**Task objective**
Where a line in the listing below contains the word "joints", copy that line.
[BEGIN Task input]
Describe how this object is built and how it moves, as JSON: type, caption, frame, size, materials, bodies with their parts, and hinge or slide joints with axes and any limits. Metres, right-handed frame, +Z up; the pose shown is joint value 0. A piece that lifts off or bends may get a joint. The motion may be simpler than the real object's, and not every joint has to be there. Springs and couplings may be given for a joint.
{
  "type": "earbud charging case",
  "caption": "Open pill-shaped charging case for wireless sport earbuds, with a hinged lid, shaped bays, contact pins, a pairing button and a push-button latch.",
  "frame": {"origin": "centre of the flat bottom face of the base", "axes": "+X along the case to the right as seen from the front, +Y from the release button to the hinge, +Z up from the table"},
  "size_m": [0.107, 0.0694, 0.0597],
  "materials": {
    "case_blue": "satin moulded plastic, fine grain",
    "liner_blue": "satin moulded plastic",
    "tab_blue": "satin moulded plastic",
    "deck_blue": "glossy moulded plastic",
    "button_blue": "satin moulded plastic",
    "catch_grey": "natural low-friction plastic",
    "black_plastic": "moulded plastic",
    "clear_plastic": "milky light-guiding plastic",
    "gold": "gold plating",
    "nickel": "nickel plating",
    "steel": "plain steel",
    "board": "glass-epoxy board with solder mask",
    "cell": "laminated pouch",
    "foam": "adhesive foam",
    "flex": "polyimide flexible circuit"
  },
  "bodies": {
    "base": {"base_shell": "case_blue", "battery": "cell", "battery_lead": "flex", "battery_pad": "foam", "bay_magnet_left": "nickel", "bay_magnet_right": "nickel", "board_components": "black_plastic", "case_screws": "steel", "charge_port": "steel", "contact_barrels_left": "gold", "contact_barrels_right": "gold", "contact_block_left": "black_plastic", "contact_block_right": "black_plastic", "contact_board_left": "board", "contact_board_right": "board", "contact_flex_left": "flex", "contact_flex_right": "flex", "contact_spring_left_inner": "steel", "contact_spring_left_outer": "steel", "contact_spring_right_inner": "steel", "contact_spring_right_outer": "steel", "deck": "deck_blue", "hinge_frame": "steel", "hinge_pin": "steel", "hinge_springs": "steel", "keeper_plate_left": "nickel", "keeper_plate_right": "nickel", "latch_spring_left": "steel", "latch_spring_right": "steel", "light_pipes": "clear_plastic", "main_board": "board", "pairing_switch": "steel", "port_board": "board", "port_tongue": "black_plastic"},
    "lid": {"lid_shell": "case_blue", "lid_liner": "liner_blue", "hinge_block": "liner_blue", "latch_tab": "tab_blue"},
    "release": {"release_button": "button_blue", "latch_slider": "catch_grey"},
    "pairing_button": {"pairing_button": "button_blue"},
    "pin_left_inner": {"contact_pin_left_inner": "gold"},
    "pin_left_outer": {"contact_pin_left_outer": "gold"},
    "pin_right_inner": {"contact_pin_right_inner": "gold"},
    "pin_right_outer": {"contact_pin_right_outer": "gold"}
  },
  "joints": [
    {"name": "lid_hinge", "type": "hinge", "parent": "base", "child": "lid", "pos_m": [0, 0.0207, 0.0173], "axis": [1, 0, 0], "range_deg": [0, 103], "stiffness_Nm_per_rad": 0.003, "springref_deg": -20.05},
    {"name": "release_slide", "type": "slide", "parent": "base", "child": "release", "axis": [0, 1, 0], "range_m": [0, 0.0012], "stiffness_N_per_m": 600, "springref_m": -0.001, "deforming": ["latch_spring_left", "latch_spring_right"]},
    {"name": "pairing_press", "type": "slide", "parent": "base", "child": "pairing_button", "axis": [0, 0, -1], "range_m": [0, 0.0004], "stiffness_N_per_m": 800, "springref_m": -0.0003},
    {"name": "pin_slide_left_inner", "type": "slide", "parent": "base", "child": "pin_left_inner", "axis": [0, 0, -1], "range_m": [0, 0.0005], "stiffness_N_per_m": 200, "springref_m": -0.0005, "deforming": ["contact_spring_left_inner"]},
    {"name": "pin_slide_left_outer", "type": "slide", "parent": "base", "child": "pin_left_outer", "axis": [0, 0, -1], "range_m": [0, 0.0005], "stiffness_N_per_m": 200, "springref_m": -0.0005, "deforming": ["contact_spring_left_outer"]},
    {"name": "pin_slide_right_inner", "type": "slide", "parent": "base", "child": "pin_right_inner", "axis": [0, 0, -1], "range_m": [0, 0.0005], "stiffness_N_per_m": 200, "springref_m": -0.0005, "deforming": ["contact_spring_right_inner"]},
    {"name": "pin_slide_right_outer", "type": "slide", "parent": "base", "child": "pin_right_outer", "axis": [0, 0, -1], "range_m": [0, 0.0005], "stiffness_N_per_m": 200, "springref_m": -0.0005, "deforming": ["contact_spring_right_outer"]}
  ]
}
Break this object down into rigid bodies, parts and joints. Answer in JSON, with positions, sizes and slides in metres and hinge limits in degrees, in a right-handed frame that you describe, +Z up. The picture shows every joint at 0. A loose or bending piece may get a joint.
[END Task input]
**Output for this task**
Describe how this object is built and how it moves, as JSON: type, caption, frame, size, materials, bodies with their parts, and hinge or slide joints with axes and any limits. Metres, right-handed frame, +Z up; the pose shown is joint value 0. A piece that lifts off or bends may get a joint. The motion may be simpler than the real object's, and not every joint has to be there. Springs and couplings may be given for a joint.
  "joints": [
Break this object down into rigid bodies, parts and joints. Answer in JSON, with positions, sizes and slides in metres and hinge limits in degrees, in a right-handed frame that you describe, +Z up. The picture shows every joint at 0. A loose or bending piece may get a joint.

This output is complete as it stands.